The most honest miss this period was the Halton Logistics churn. Halton came onto my book in February and churned at their May renewal. Looking back, I misread the signal in their first QBR (low usage on the analytics module read to me as “they’re still ramping” when it was actually “they’re not getting value from this product”). I didn’t escalate the risk to my manager until week eight, by which point procurement was already comparing alternatives. The change I’ve made: any account showing 40% lower than expected adoption by week six gets surfaced in my 1:1 with the VP that week, regardless of how I’m reading the broader relationship. I’ve already applied this on two H2 accounts and both surfaced concerns that I’ve been able to action before they compounded.

This works because it names the account, the misread, the cost, and the specific behavioural rule the writer has already adopted.
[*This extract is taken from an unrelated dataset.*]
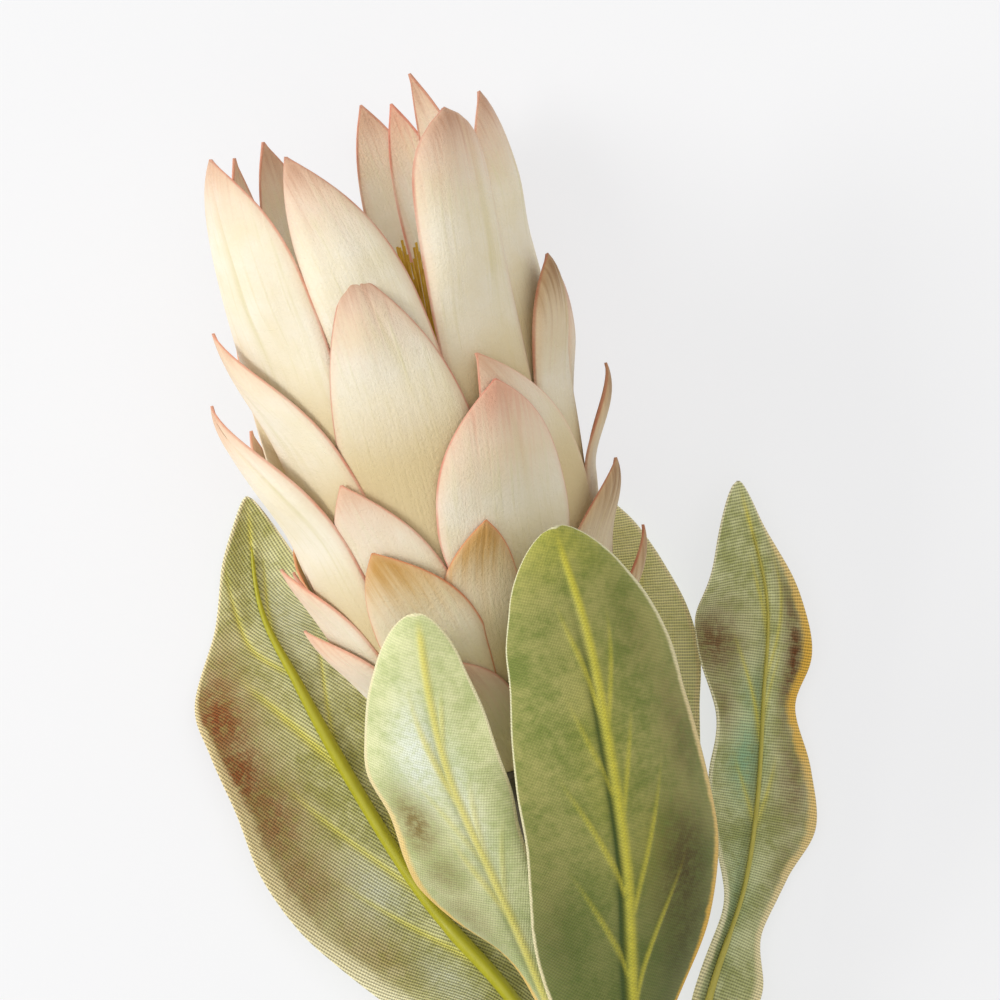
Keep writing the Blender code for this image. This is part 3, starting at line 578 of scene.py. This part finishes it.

CSMs who can write a Halton-style loss honestly tend to clear promotion calibration more easily than CSMs who don’t name misses at all, which is counterintuitive but consistent across the reviews I’ve seen.

“What did you learn this period?”

Skip generic learning answers. Name the work that changed how you operate.

Better version:

Two things. First, the Lyric Health recovery taught me the value of packaging product feedback rather than surfacing it as individual tickets. When I bring engineering a structured request with three named customers asking for the same capability, the response is materially different from when I send three individual feature requests. I’m now doing this by default on any feedback that’s come up across more than one account. Second, the Halton miss taught me that the usage signal at week six is more reliable than my read of the relationship at the same point. I’m weighting the leading indicators more heavily in my own risk assessment than I was at the start of the year.

“What are your goals for the next period?”

The trap is metric-only goals (“hit 115% NRR”) or activity-only goals (“run more QBRs”) without the behaviour change that would produce them.

Better version:

Three goals for H2:
1. Run health-led QBRs on all 14 accounts twice during the half. Specifically, every QBR deck includes a value retrospective slide, a forward success plan with named commitments, and a usage signal review. The accounts where this has been spottiest this half (Carter Group, Mendel Software) are the immediate ones to address in weeks one to four.
2. Lead three escalations end-to-end during H2 without manager involvement on the call. I’ve been shadowing or running with backup; the next step is running the customer-facing communication and the internal coordination on my own, surfacing them to my manager only for awareness.
3. Formalise the packaged-feedback workflow with product. Specifically, run a monthly synthesis session where I bring three to five aggregated themes from across my book to the relevant PM. This worked well as an ad-hoc habit during H1 and I want to make it routine.

Specific enough that you can’t fake the outcome. Each goal has a behaviour change tied to it, not just a target metric.

Adjusting by tenure

Ramping CSMsshould anchor on the discipline that produces sustainable retention: QBR cadence, success plans, the shadowing you arranged on senior CSM calls. Hitting the retention target is secondary at this stage; demonstrating that you’re building the underlying habits is what counts.

Mid-level CSMs should focus on proactive book management and independent escalation handling. The case for senior is built here: can you run a book without your manager catching the early-warning signals before you do?

Senior CSMs and aboveshould focus on force-multiplier work. Mentorship of newer CSMs, contributions to playbooks and templates, strategic-account leadership, structured product-feedback workflows. The retention metric is assumed at this level; the conversation is about your impact on the team’s retention, not just your book’s.

The one-page template

  • One sentence headline. Your book performance plus one composition detail.
  • Three specific wins. Named accounts, dollar outcomes, the work that produced them.
  • One honest miss or churn.Named account, what went wrong, what you’ve already changed.
  • One thing you learned that changed how you work. A specific shift in habit, not a generic competency.
  • Three specific goals for next period. Each with the behaviour change attached.

Five points, all specific. If you can write that, you’ll be in the top quarter of CSM self-evals your manager reads this cycle. For the manager-side framework, see how to write a performance review for a customer success manager. For the tactical tips on both sides, see performance review tips for customer success managers.

Frequently asked questions

How long should a customer success manager self-evaluation be?

About 300 to 500 words of substantive content. Long enough to cite three named accounts with specific outcomes and to handle the harder prompts (misses, learning, forward goals) with real specifics. CSM self-evals over 700 words tend to over-explain the relationship work; ones under 200 lean too hard on the retention number alone.

Should I mention specific customer account names in my CSM self-evaluation?

Yes, more than most CSMs do. Named accounts are the single biggest move toward making your work feel real to a calibration reader who isn't living in your book day to day. The Lyric Health recovery, the Halton churn, the Acme expansion. These give the calibration committee something to remember about you specifically.

How should I write about a churn in my CSM self-evaluation?

Pick one churn and tell the story end to end: what the account was, when the risk emerged, what you tried, what didn't work, what you've already changed. Volunteering a vague 'could have been more proactive' is worth nothing. A named-account churn post-mortem with a specific behaviour change builds your case rather than weakens it.

What if my book had high turnover or I inherited it mid-period?

Name the timeline of your ownership explicitly. If you took the book over in March, write the self-eval against work done from March onward. The metrics for the full half may include work done by the previous CSM; don't take credit for that, and don't take blame for the renewals that closed against a setup you didn't build.